The licensee was found guilty of unsatisfactory conduct as:
... 'the market appraisal did not realistically reflect the market conditions at the time as the licensee appeared to have considered the most favourable sales of properties that were of a similar size and ignored the less favourable comparisons'.
‘The Committee looked at the actions of the licensee as a whole. She failed to carefully inspect the property before completing her appraisal. This was lacking skill or care of both in our view (Rule 5.1).’
Appraisals should reflect the property's condition
We hear from vendors who have listed with an agency after receiving a very positive appraisal. Shortly after listing the property, the licensee begins to point out issues with the property and push for them to reduce the price.
An overinflated appraisal range may be a breach of rule 6.4 of the Code of Conduct.
6.4 A licensee must not mislead a customer or client, nor provide false information, nor withhold information that should by law or in fairness be provided to a customer or client.
Many vendors will have an idea of the value of their property or business based on what they have heard or observed, but this is not always realistic. A robust and thorough appraisal can help to manage vendor expectations.
Appraisals should be explained to the vendor
Every agency agreement is required to be accompanied by a current market appraisal (CMA). It's not enough to simply present the prospective client with a list of properties and data collected. A licensee should explain how the property compares to other recent sales, and how they have arrived at the appraised amount.
You should explain why you have included some properties for comparison and be able to explain why you have excluded others. This is captured in a CAC decision where the complainant alleged the market appraisal was misleading and inflated.
Based on the appraisal and the advice from the licensee, the complainant entered into a sole listing agreement with the agency. The CAC decision stated:
The committee accepts that the production of a CMA is not an exact science; that it is not a valuation and should not be treated as such. A CMA is usually the first step in a contract between a vendor and a licensee and, as such, plays a major role in whether a vendor decides to list his/her property with a licensee. Therefore, the committee believes care and effort should be taken with the production of the CMA.
The committee stated they saw simply a presentation of data collected with no evidence of analysis by the licensee. This left the report open to being interpreted incorrectly by the seller.

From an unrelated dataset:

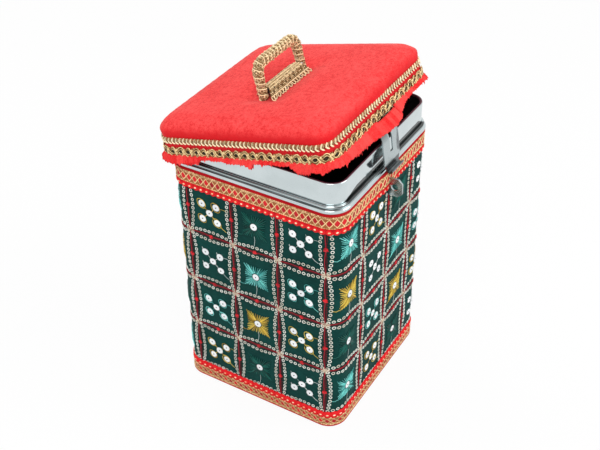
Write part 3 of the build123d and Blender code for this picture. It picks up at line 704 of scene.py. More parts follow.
def grid_stretch(rings, cords, filling, knots, ends):
    """Two rows of ring stitches that bow apart, with cords and a knot between them."""
    (u0, z0), (u1, z1) = ends
    length = math.hypot(u1 - u0, z1 - z0)
    du, dz = (u1 - u0) / length, (z1 - z0) / length
    lean = math.atan2(dz, du)

    def spot(share, off, out):
        return u0 + du * length * share - dz * off, z0 + dz * length * share + du * off, out

    def sewn(sewing, path, radius, sides, tint=None):
        path = [place for place in path if clear_of_lace(*place[:2])]
        if len(path) > 2:
            sewing.tube(path, radius, sides, tint)

    count = round(length / RING_PITCH)
    for side in (-1, 1):
        for i in range(count):
            share = (i + 0.5 + rng.uniform(-0.05, 0.05)) / count
            off = side * (RING_ROW[0] + RING_ROW[1] * math.sin(math.pi * share) ** 0.9)
            place = spot(share, off + rng.uniform(-0.12, 0.12), RING_OUT)
            if BOTTOM_LACE_HIGH - 0.5 <= place[1] <= TOP_LACE_LOW:
                half = RING_HALF + rng.uniform(-0.06, 0.06)
                twist = lean + rng.uniform(-0.3, 0.3)
                rings.ring(place, (half * 1.04, half * 0.94), RING_THREAD, twist, 11, 5)
    steps = np.linspace(0, 1, 29)
    for side, radius, tint in CORDS:
        bow = side * CORD_BOW * np.sin(2 * math.pi * steps) ** 2
        bow = bow + 0.1 * np.sin(steps * 9 + rng.uniform(0, 6)) + side * CORD_PARTING
        sewn(cords, [spot(share, off, CORD_OUT) for share, off in zip(steps, bow)], radius, 5, tint)
    shares = [(i + 0.5) / FILLING_STITCHES for i in range(FILLING_STITCHES)]
    widths = [FILLING_WIDTH[0] + FILLING_WIDTH[1] * math.sin(share * math.pi) for share in shares]
    zigzag = zip(shares, widths, (-0.5, 0.5) * FILLING_STITCHES)
    path = [spot(share, side * width, FILLING_OUT) for share, width, side in zigzag]
    sewn(filling, path, FILLING_THREAD, 4)
    u, z, out = spot(0.5, 0, KNOT_OUT)
    if BOTTOM_LACE_HIGH < z < TOP_LACE_LOW:
        for turn in KNOT_TURNS:
            centre = u + rng.uniform(-0.2, 0.2), z + rng.uniform(-0.2, 0.2), out
            knots.bead(centre, KNOT_SIZE, lean + turn)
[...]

Read the full decision from the CAC
The Real Estate Agents Disciplinary Tribunal (READT) has also recently commented on the importance of appraisals when discussing licensees’ obligations when completing Form 2 and noted:
'Licensees should bear in mind that the appraised value must realistically reflect current market conditions, and that in allowing licensees to enter a provisional value rather than wait for an independent valuation, the intent of section 135 is that the provisional value is "the nearest thing" to an independent valuation. They should also bear in mind that the written appraisal they are required to provide under rule 10.2 must form the basis for the "estimated cost (actual $ amount)" of commission they must provide under rule 10.6(a).'
Read more about conflict of interest
The Tribunal also commented about the care with which appraisals should be prepared:
'A licensee preparing an appraisal will, therefore, be aware of the need for the appraisal figure to support the estimate of the commission payable, required to be given to a prospective client. The licensee will be required to comply with licensees' obligations to 'exercise' skill, care, competence and diligence at all times when carrying out real estate agency work" (rule 5.2), to "comply with fiduciary obligations to the licensee's client" (rule 6.1), to "act in good faith and deal fairly with all parties engaged in a transaction" (rule 6.2), and "not mislead a customer or client, nor provide false information, nor withhold information that should by law or in fairness be provided to a customer or client" (rule 6.4)'.

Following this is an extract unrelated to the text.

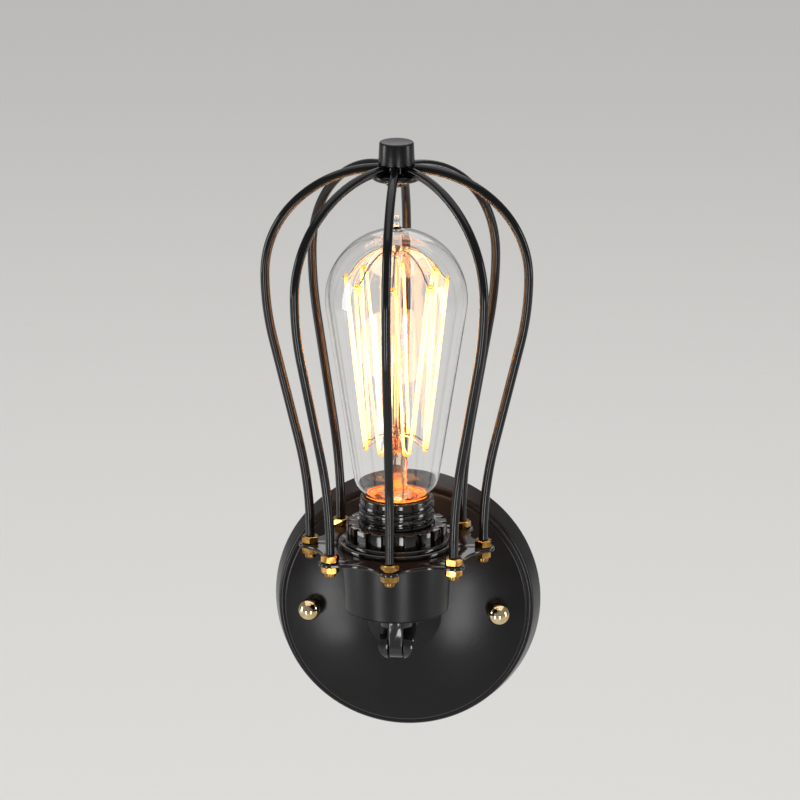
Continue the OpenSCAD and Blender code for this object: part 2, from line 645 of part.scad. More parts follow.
// Straight foot, outward bend, straight lean, belly, shoulder and crown, as radius against height
shoulder_c = [belly_r - shoulder_bend_r, belly_z];
crown_c = shoulder_c + (shoulder_bend_r - crown_bend_r)*[cos(shoulder_bend), sin(shoulder_bend)];
wire_path = concat([[wire_circle_r, wire_low]],
    arc([wire_circle_r + foot_bend_r, bend_z], foot_bend_r, 180, 180 - lean, 4),
    arc([belly_r - belly_bend_r, belly_z], belly_bend_r, -lean, 0, 4),
    without_first(arc(shoulder_c, shoulder_bend_r, 0, shoulder_bend, 6)),
    without_first(arc(crown_c, crown_bend_r, shoulder_bend, 90, 7)),
    [[wire_stop_r, hub_z]]);
module cage_wire(i) color("#111112") on_lamp_axis() rotate([0, 0, (i - 3)*2*half_step])
    sweep(upright(wire_path), wire_r, wire_sides, [0, 1, 0]);
module cage_wire_1() cage_wire(1);
module cage_wire_2() cage_wire(2);
module cage_wire_3() cage_wire(3);
module cage_wire_4() cage_wire(4);
module cage_wire_5() cage_wire(5);
module cage_wire_6() cage_wire(6);
module cage_wire_7() cage_wire(7);
module cage_wire_8() cage_wire(8);

module upper_cage_nuts() color("#c9a45a") on_lamp_axis() around(wires, wire_circle_r)
    translate([0, 0, ring_top]) hex_nut(nut_af, nut_h, wire_r + bore_gap);
module lower_cage_nuts() color("#c9a45a") on_lamp_axis() around(wires, wire_circle_r)
    translate([0, 0, cup_rim - nut_h]) hex_nut(nut_af, nut_h, wire_r + bore_gap);

module hub_disc() color("#111112") on_lamp_axis() translate([0, 0, hub_disc_z]) difference() {
    rotate_extrude() polygon([[0, 0], [hub_disc_d/2 - 1, 0], [hub_disc_d/2, 1],
        [hub_disc_d/2, hub_disc_t - 0.5], [hub_disc_d/2 - 0.5, hub_disc_t], [0, hub_disc_t]]);
    translate([0, 0, -1]) cylinder(h = hub_disc_t + 2, r = hub_screw_d/2 + bore_gap);
}
module hub_screw() color("#2a2a2c") on_lamp_axis() {
    translate([0, 0, hub_disc_z - hub_screw_head_h]) cylinder(h = hub_screw_head_h, r = hub_screw_head_d/2);
    translate([0, 0, hub_disc_z])
        cylinder(h = hub_z + wire_r + knob_bore - 0.5 - hub_disc_z, r = hub_screw_d/2);
}
module hub_knob() color("#161617") on_lamp_axis() translate([0, 0, hub_z + wire_r]) difference() {
    rotate_extrude() polygon(concat([[0, 0], [knob_d/2 - 0.3, 0], [knob_d/2, 0.3]],
        arc([knob_d/2 - knob_edge, knob_h - knob_edge], knob_edge, 0, 90, 4), [[0, knob_h]]));
    translate([0, 0, -1]) cylinder(h = knob_bore + 1, r = hub_screw_d/2 + bore_gap);
}

// ---- bulb ----

function cap_line(inset) = concat(
    [[cap_low_r - inset, cap_low + inset], [cap_d/2 - thread_depth - inset, cap_thread_z - 0.4]],
    cap_thread(-inset), [[cap_d/2 + 0.1 - inset, cap_plain_z], [cap_d/2 + 0.1 - inset, cap_top - 0.5],
    [collar_r - 0.1 - inset, collar_top - collar_lip], [collar_r - inset, collar_top]]);
module bulb_cap() color("#b08d4a") on_lamp_axis() rotate_extrude()
    polygon(concat(cap_line(0), reversed(cap_line(cap_t))));
module cap_insulator() color("#101014") on_lamp_axis() translate([0, 0, cap_low - cap_insulator_h])
    rotate_extrude() polygon([[0, 0], [cap_contact_r, 0], [cap_low_r - seat, cap_insulator_h - seat],
        [cap_low_r - cap_t - 0.1, cap_insulator_h - seat], [cap_low_r - cap_t - 0.1, cap_insulator_h + 1],
        [0, cap_insulator_h + 1]]);
module cap_contact() color("#b9bcc0") on_lamp_axis() translate([0, 0, cap_bottom])
    cylinder(h = cap_contact_t/2, r1 = cap_contact_r - 0.8, r2 = cap_contact_r);

// The cement that holds the glass in the cap: a plug under the glass's foot and a skin up its outside
module cap_cement() color("#c8762c") on_lamp_axis() difference() {
    rotate_extrude() polygon([[0, cement_low], [cap_d/2 + 0.1 - cap_t - seat, cement_low],
        [cap_d/2 + 0.1 - cap_t - seat, cap_top - 0.5],
        [collar_r - 0.1 - cap_t - seat, collar_top - collar_lip],
        [neck_r + seat, cement_skin_top], [neck_r + seat, glass_foot - seat], [0, glass_foot - seat]]);
    for (x = [-1, 1]) translate([x*lead_in_x, 0, cement_low - 1])
        cylinder(h = cement_h + 2, r = lead_in_d/2 + 0.02);
}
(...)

'If there is any doubt or concern that licensees' appraisals may be inflated, or manipulated in any way such that they do not reflect current market conditions, supported by comparable information, then that doubt or concern should be addressed by careful education and training and, if necessary, disciplinary proceedings'.
Read more about this decision [PDF 289KB]
If there's no comparable data
If no directly comparable or semi-comparable sales data is available, you must explain this in writing to the vendor.
You should be careful when claiming that there is no comparable data, and if there is semi-comparable data, reference should be made to that information. You may wish to reference different properties to help your vendor understand why you’ve determined they aren’t comparable.
An appraisal is not a valuation
It’s important you use the right terminology to make sure you’re not misleading consumers or committing an offence under the Valuers Act 1948.
To produce a valuation of land for members of the public a person must be a registered and certified public valuer under the Valuers Act 1948. Very few real estate licensees are also registered valuers.
You should be careful to avoid using the term ‘valuation’ incorrectly.
Learn more about property valuation in NZ on the LINZ website
You can’t solely rely on electronic appraisals
An electronic appraisal or market estimate is unlikely to satisfy your requirements to provide an appraisal under the Act.
While market estimates or algorithm-based services can be a good way to gather comparative data for a property to support your appraisal, you’ll still need to physically view the property.
If you choose to provide a market estimate, the best practice is to follow up with your potential vendor explaining you need to visit the property in person to give an accurate appraisal. You must provide a formal appraisal with supporting data before your vendor signs an agency agreement.
Appraising a property you aren’t listing
There may be situations where someone approaches you to carry out an appraisal of a property that you are not listing.
You should keep in mind that, while you can conduct an appraisal without the owner’s consent, you may not be able to conduct the full appraisal because you may not be able to enter the property without the owner’s permission.
You need to conduct commercial and business appraisals under rule 10.2 of the Code of Conduct.
Most business brokers develop specialist knowledge, usually by way of business type, location and price range. This enables the individual licensee to develop a greater knowledge of a business type and through experience acquire higher-level appraisal skills. It can be difficult to find comparable data for commercial listings. However, you should use semi-comparable data when it is available and explain this to the vendor.
When a business is listed for sale, there will often be other businesses with similar characteristics that can be used for comparison. For example, although the businesses may not be identical, they could have comparable products, overheads and turnover.
Take the time to support your appraisal with whatever comparable information is available. Clients rely on your professional expertise and need to know what evidence supports the market value you suggest for the property.